Task maps decompose workflows into discrete steps, each annotated with the inputs consumed, the outputs produced, the tools used, the decisions made, and the time elapsed. They reveal the full anatomy of a workflow, including the informal steps—the copy-paste between systems, the manual lookups, the side conversations to clarify ambiguous data—that formal process documentation invariably omits.
The result is a granular picture of where time is actually spent. This granularity is essential because the highest-impact automation opportunities are often buried in the interstitial moments between formal process steps—the glue work that holds workflows together but appears nowhere in an org chart or a RACI matrix.
Cognitive Load Analysis
Not all tasks are equal candidates for automation. The Friction Audit applies cognitive load analysis to distinguish between tasks that require genuinely novel reasoning and tasks that follow repeatable patterns. This distinction is the single most important factor in predicting whether an AI implementation will succeed.
Cognitive load analysis evaluates each task along three dimensions. First, pattern consistency: does the task follow a recognizable structure across instances, or does each instance present a fundamentally unique challenge? Second, decision complexity: how many variables must be considered simultaneously, and how ambiguous is the mapping from inputs to correct outputs? Third, exception frequency: how often does the task encounter situations that fall outside established patterns and require creative problem-solving?
Tasks that score high on pattern consistency, moderate on decision complexity, and low on exception frequency are prime automation candidates. They require real intelligence—ruling out simple rule-based automation—but execute along grooves that an agentic system can learn. Tasks that score low on pattern consistency and high on exception frequency are better served by augmentation tools that support human decision-makers rather than replace their judgment.
ROI Scoring: From Opportunity to Priority
The final stage of the Friction Audit assigns an ROI score to each identified opportunity. The scoring model incorporates four factors: time recaptured (hours per week currently consumed by the task), error reduction potential (the cost of mistakes in the current manual process), scalability leverage (the degree to which automation enables the team to handle increased volume without proportional headcount growth), and implementation feasibility (the complexity of building and deploying the solution given current data, infrastructure, and organizational readiness).
Each factor is weighted according to the organization's strategic priorities. A company focused on growth may weight scalability leverage heavily. A company in a regulated industry may prioritize error reduction. A company under margin pressure may emphasize time recaptured. The weighting is explicit and auditable, ensuring that prioritization decisions are transparent rather than opaque.

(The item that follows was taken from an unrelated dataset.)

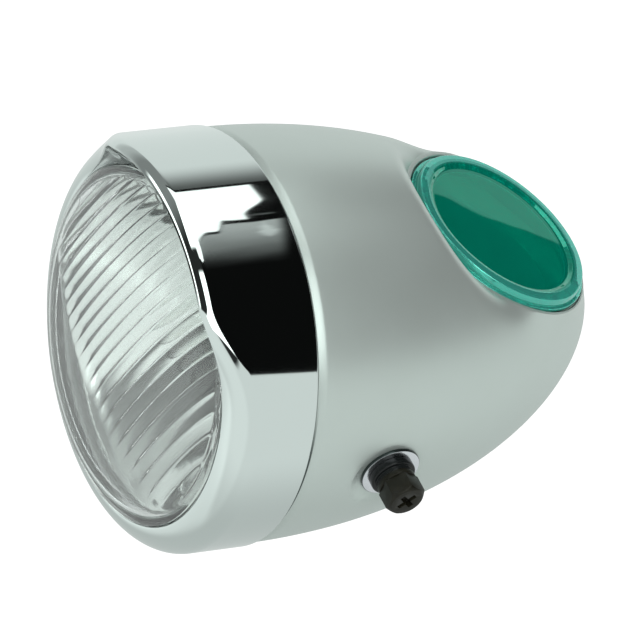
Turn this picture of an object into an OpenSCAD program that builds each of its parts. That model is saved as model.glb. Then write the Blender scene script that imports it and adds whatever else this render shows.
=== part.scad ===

The output is a ranked list of opportunities, each with a clear rationale for its position. This list becomes the strategic roadmap for AI investment—not a wish list generated in a workshop, but an evidence-based plan grounded in observed reality.
From Audit to Action
The Friction Audit is not an end in itself. It is the foundation for disciplined execution. The ranked opportunity list informs sprint planning, resource allocation, and stakeholder communication. It provides executives with a defensible rationale for investment decisions and gives implementation teams a clear mandate with measurable success criteria.
Organizations that adopt this methodology consistently report two outcomes. First, they deploy AI to higher-impact use cases than their peers, because selection is driven by evidence rather than intuition. Second, they experience less organizational resistance, because the Friction Audit involves frontline teams from the beginning—their pain points drive the prioritization, and they see their daily frustrations reflected in the roadmap.
Key Takeaways
- The Friction Audit replaces intuition-driven use case selection with a systematic, evidence-based methodology for identifying the highest-impact automation opportunities.
- Task mapping through embedded observation captures the real anatomy of workflows, including the informal glue work that formal process documentation misses.
- Cognitive load analysis distinguishes between tasks suited for full automation (high pattern consistency, low exception frequency) and those better served by augmentation tools.
- ROI scoring incorporates time recaptured, error reduction, scalability leverage, and implementation feasibility—weighted to organizational priorities—producing a transparent, auditable ranking.
- The Friction Audit drives both better investment decisions and lower organizational resistance by grounding AI strategy in the observed reality of frontline work.